Set down each line from the one containing "imported = [obj" to the one containing "obj.data.transform(world)", inclusive, exactly as written and with nothing further.
____
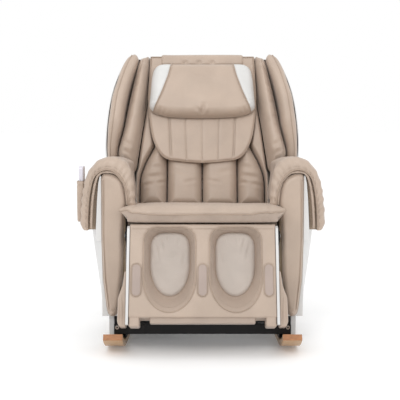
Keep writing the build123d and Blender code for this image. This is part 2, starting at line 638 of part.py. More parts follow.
with BuildPart() as shoulder_cushion:
    with BuildSketch(BACK.offset(8)):
        outline(
            [
                (205, 546), (212, 450), (219, 371), (236, 256), (249, 161), (258, 110), (268, 104), (297, 124),
                (317, 143), (325, 165), (320, 199), (303, 274), (286, 371), (266, 469), (240, 544),
            ],
        )
    extrude(amount=110)
    with BuildSketch(side_plane(BACK, 400)):
        polygon((8, 90), (8, 550), (96, 550), (116, 515), (118, 175), (84, 96))
    extrude(amount=250, mode=Mode.INTERSECT)
save_left_and_right(shoulder_cushion.part, "shoulder_cushion")

# The padded wings: (height, inner, outer, rear, front).
WING_LOFT = (
    (128, 330, 354, 20, 62), (200, 323, 354, 10, 108), (265, 308, 352, 5, 135), (391, 288, 335, 5, 148),
    (470, 270, 313, 8, 138), (520, 256, 293, 26, 118), (558, 250, 268, 62, 102),
)


def wing_section(v, inner, outer, rear, front):
    with BuildSketch(back_section(v)) as section:
        with Locations(((inner + outer) / 2, -(rear + front) / 2)):
            RectangleRounded(outer - inner, front - rear, 8)
    return section.sketch.face()


with BuildPart() as wing:
    loft(sections=[wing_section(*station) for station in WING_LOFT])
save_left_and_right(wing.part, "wing")

# ---------------------------------------------------------------- massage mechanism
with BuildPart() as carriage:
    with BuildPart(BACK):
        low, high = CARRIAGE_V - 50, CARRIAGE_V + 50
        slab((94, 126), (low, high), (-92, -54))
        post_holes = Location((RAIL_X, CARRIAGE_V, RAIL_W), (90, 0, 0))
        with Locations(post_holes):
            Cylinder(RAIL_R + FIT, 102, mode=Mode.SUBTRACT)
        for x in (46, 61):
            slab((x, x + 5), (CARRIAGE_V - 8, CARRIAGE_V + 8), (-84, KNEAD_W + 6))
        rod((46, 66), CARRIAGE_V, KNEAD_W, 4)
    mirror(about=Plane.YZ)
    with BuildPart(BACK):
        slab((-94, 94), (low, high), (-92, -84))
        slab((-14, 14), (CARRIAGE_V - 20, CARRIAGE_V + 20), (-90, -62))
        with Locations(Location((0, CARRIAGE_V, SCREW_W), (90, 0, 0))):
            Cylinder(SCREW_R + FIT, 60, mode=Mode.SUBTRACT)
save(carriage.part, "massage_carriage")

with BuildPart() as massage_arm:
    with BuildSketch(side_plane(BACK, 60)):
        v = CARRIAGE_V
        polygon((-57, v), (-36, v - 50), (-24, v - 48), (-39, v), (-24, v + 48), (-36, v + 50))
        with Locations((KNEAD_W, v)):
            Circle(10)
        with Locations((ROLLER_W, v - ROLLER_V), (ROLLER_W, v + ROLLER_V)):
            Circle(8)
    extrude(amount=8)
    with BuildPart(BACK):
        for end in (v - ROLLER_V, v + ROLLER_V):
            rod((60, 86), end, ROLLER_W, 5)
    with BuildPart(BACK, mode=Mode.SUBTRACT):
        rod((51, 61), v, KNEAD_W, 4 + FIT)
save_left_and_right(massage_arm.part, "massage_arm")

for name, end in (("upper", CARRIAGE_V + ROLLER_V), ("lower", CARRIAGE_V - ROLLER_V)):
    with BuildPart() as roller:
        with BuildPart(BACK):
            rod((62, 84), end, ROLLER_W, ROLLER_R)
            fillet(roller_edges := BuildPart._get_context().edges().filter_by(GeomType.CIRCLE), 5)
            rod((61, 85), end, ROLLER_W, 5 + FIT, Mode.SUBTRACT)
    save_left_and_right(roller.part, f"roller_{name}")

with BuildPart() as lead_screw:
    with BuildPart(BACK):
        with Locations(Location((0, 229, SCREW_W), (90, 0, 0))):
            Cylinder(SCREW_R, 564)
save(lead_screw.part, "lead_screw")

# ---------------------------------------------------------------- legrest
# A calf well narrows towards its floor: (depth, half width, top, bottom).
WELL_MOUTH, WELL_FLOOR = (1, 86, -4, -291), (-62, 67, -24, -237)


def well_section(depth, half, top, bottom, inset):
    half, top, bottom = half - inset, top - inset, bottom + inset
    with BuildSketch(LEG.offset(depth)) as section:
        with BuildLine() as path:
            bowl = ThreePointArc((half, bottom + half), (0, bottom), (-half, bottom + half))
            Line(bowl @ 1, (-half, top - 45))
            ThreePointArc((-half, top - 45), (-half + 13, top - 13), (-half + 45, top))
            Line((-half + 45, top), (half - 45, top))
            ThreePointArc((half - 45, top), (half - 13, top - 13), (half, top - 45))
            Line((half, top - 45), bowl @ 0)
        make_face(path.edges())
    return section.sketch.face()


def well(inset, lift):
    """The space of a calf well, shrunk by inset and with its floor raised by lift."""
    depth, half, top, bottom = WELL_FLOOR
    space = Solid.make_loft([well_section(*WELL_MOUTH, inset).outer_wire(),
                             well_section(depth + lift, half, top, bottom, inset).outer_wire()])
    return [Pos(x, 0, 0) * space for x in (-WELL_X, WELL_X)]


with BuildPart() as leg_body:
    with BuildSketch(side_plane(LEG, 241)):
        polygon(
            (0, LEG_BOTTOM), (0, -10), (-10, 0), (-55, 0), (-75, -15), (-75, -75), (-96, -100),
            (-96, LEG_BOTTOM),
        )
    extrude(amount=482)
    with BuildPart(LEG):
        slab((-172, 172), (LEG_BOTTOM - 20, LEG_BOTTOM), (-40, -8))
        for x in (-241, 204):
            slab((x, x + 37), (TAB_BOTTOM, LEG_BOTTOM), (-60, -6))
    with BuildPart(LEG, mode=Mode.SUBTRACT):
        slab((LEG_ARM_X - 20, LEG_ARM_X + 20), (-112, 1), (-97, -38))
    add(well(0, 0), mode=Mode.SUBTRACT)
save(leg_body.part, "legrest_body")

with BuildPart() as leg_liners:
    add(well(0.3, 0.3))
    add(well(4, 4), mode=Mode.SUBTRACT)
    with BuildPart(LEG, mode=Mode.SUBTRACT):
        slab((-250, 250), (-300, 10), (0, 5))
save(leg_liners.part, "calf_liners")

with BuildPart() as leg_panels:
    with BuildSketch(LEG.offset(0.2)):
        with Locations((-217, -184), (0, -184), (217, -184)):
            SlotOverall(107, 31, rotation=90)
    extrude(amount=3)
save(leg_panels.part, "knit_panels")

with BuildPart() as leg_sides:
    with BuildSketch(side_plane(LEG, 250)):
        polygon(
            (-25, LEG_BOTTOM), (-25, LEG_BOTTOM - 23), (1.5, LEG_BOTTOM - 23), (1.5, -12), (-10, -1), (-55, -1), (-76, -16), (-76, -74), (-105, -100),
            (-105, LEG_BOTTOM),
        )
    extrude(amount=8.5)
    with BuildPart(LEG):
        rod((249, LUG_X1 + 1.5), -LEG_AXIS, -LEG_AXIS, PIN_R)
save_left_and_right(leg_sides.part, "legrest_side")

with BuildPart() as leg_skirts:
    with BuildSketch(LEG.offset(-70)):
        polygon((250.3, -150), (258, -150), (263, -200), (278, -240), (279, -318), (272, -335), (250.3, -335))
    extrude(amount=52)
    mirror(about=Plane.YZ)
save(leg_skirts.part, "legrest_skirts")

with BuildPart() as leg_frame:
    with BuildPart(LEG):
        slab((-241, 241), (LEG_BOTTOM, -104), (-105, -96.5))
        slab((-200, 200), (-180, -150), (-117, -105))
    pin = LEG.to_local_coords(Vector(0, LEG_PIN_Y, LEG_PIN_Z))
    for x in (LEG_ARM_X + 17, LEG_ARM_X - 11):
        with BuildSketch(side_plane(LEG, x)):
            polygon(
                (pin.Z + 9, pin.Y - 7), (pin.Z + 9, pin.Y + 7), (pin.Z - 9, pin.Y + 9), (-108, -100),
                (-108, -150), (-97, -150), (-97, -108),
            )
        extrude(amount=6)
    rod((LEG_ARM_X - 17, LEG_ARM_X + 17), LEG_PIN_Y, LEG_PIN_Z, LEG_PIN_R)
save(leg_frame.part, "legrest_frame")

# ---------------------------------------------------------------- actuators
def drive_tube(plane, length, radius):
    """The fixed half of an actuator: rear lug, gearbox, motor and bored tube."""
    with BuildPart() as tube:
        with BuildPart(plane):
            rod((-8, 8), 0, 0, 12)
            slab((-8, 8), (-12, 12), (0, 26))
            slab((-radius, radius), (-radius, 50), (24, 58))
            post(0, 0, (58, length), radius)
            post(0, 34, (58, 130), radius - 2)
            rod((-9, 9), 0, 0, PIN_R + FIT, Mode.SUBTRACT)
            post(0, 0, (40, length + 1), 8.3, Mode.SUBTRACT)
    return tube.part


def drive_rod(plane, start, reach, hole):
    """The moving half: a rod, and an eye bored wide enough for the pin's arc."""
    with BuildPart() as mover:
        with BuildPart(plane):
            post(0, 0, (start, reach - hole - 2), 8)
            rod((-8, 8), 0, reach, hole + 5)
            rod((-9, 9), 0, reach, hole, Mode.SUBTRACT)
    return mover.part


save(drive_tube(BACK_DRIVE, 232, 17), "recline_drive")
save(drive_rod(BACK_DRIVE, 122, BACK_REACH, PIN_R + BACK_SLACK + 0.35), "recline_rod")
save(drive_tube(LEG_DRIVE, 300, 15), "legrest_drive")
save(drive_rod(LEG_DRIVE, 180, LEG_REACH, LEG_PIN_R + LEG_SLACK + 0.35), "legrest_rod")
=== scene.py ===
import json
import math

import bpy
import numpy as np
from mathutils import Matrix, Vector

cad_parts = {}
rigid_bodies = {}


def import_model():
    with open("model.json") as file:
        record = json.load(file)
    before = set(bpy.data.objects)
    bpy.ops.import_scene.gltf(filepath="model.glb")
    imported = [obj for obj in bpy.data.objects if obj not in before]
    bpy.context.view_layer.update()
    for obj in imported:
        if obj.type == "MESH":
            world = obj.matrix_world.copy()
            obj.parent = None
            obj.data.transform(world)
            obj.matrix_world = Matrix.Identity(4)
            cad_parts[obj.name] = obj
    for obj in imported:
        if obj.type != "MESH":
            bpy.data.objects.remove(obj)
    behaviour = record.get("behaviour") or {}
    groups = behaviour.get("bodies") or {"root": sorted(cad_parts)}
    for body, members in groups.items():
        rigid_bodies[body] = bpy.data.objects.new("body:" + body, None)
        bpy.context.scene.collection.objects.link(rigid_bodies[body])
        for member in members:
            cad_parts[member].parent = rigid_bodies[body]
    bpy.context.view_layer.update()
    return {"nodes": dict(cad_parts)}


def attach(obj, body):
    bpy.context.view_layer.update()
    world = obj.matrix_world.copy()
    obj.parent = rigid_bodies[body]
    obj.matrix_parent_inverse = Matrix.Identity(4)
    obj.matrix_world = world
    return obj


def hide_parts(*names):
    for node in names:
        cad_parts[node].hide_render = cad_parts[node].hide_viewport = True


for leftover in list(bpy.data.objects):
    bpy.data.objects.remove(leftover)
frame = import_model()
NODES = frame["nodes"]

# ---------------------------------------------------------------- planes, in millimetres
BACK_Y, BACK_Z, BACK_TILT = 110, 470, math.radians(18)
LEG_Y, LEG_Z, LEG_TILT = -384, 425, math.radians(19)
ARM_FRONT_Y = -316.5


def back(x, v, w):
    """A point of the backrest: across, up along it, out towards the sitter."""
    s, c = math.sin(BACK_TILT), math.cos(BACK_TILT)
    return np.stack(np.broadcast_arrays(x, BACK_Y + v * s - w * c, BACK_Z + v * c + w * s), -1)


def leg(x, v, w):
    """A point of the legrest: across, up along it, out towards the front."""
    s, c = math.sin(LEG_TILT), math.cos(LEG_TILT)
    return np.stack(np.broadcast_arrays(x, LEG_Y + v * s - w * c, LEG_Z + v * c + w * s), -1)


def arm_front(x, z, out):
    """A point of an arm's padded front."""
    return np.stack(np.broadcast_arrays(x, ARM_FRONT_Y - out, z), -1)


# ---------------------------------------------------------------- curves and fields
def spline(points, n, closed=False):
    """A Catmull-Rom curve through points, resampled to n even steps."""
    p = np.array(points, float)
    if closed:
        p = np.vstack([p[-1:], p, p[:2]])
    else:
        p = np.vstack([2 * p[0] - p[1], p, 2 * p[-1] - p[-2]])
    t = np.linspace(0, 1, 24, endpoint=False)[:, None]
    a, b, c, d = p[:-3, None], p[1:-2, None], p[2:-1, None], p[3:, None]
    square, cube = 2 * a - 5 * b + 4 * c - d, 3 * b - a - 3 * c + d
    q = 0.5 * (2 * b + (c - a) * t + square * t**2 + cube * t**3)
    q = q.reshape(-1, p.shape[1])
    if not closed:
        q = np.vstack([q, p[-2:-1]])
    return resample(q, n, closed)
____
FINISHED TASK =
    imported = [obj for obj in bpy.data.objects if obj not in before]
    bpy.context.view_layer.update()
    for obj in imported:
        if obj.type == "MESH":
            world = obj.matrix_world.copy()
            obj.parent = None
            obj.data.transform(world)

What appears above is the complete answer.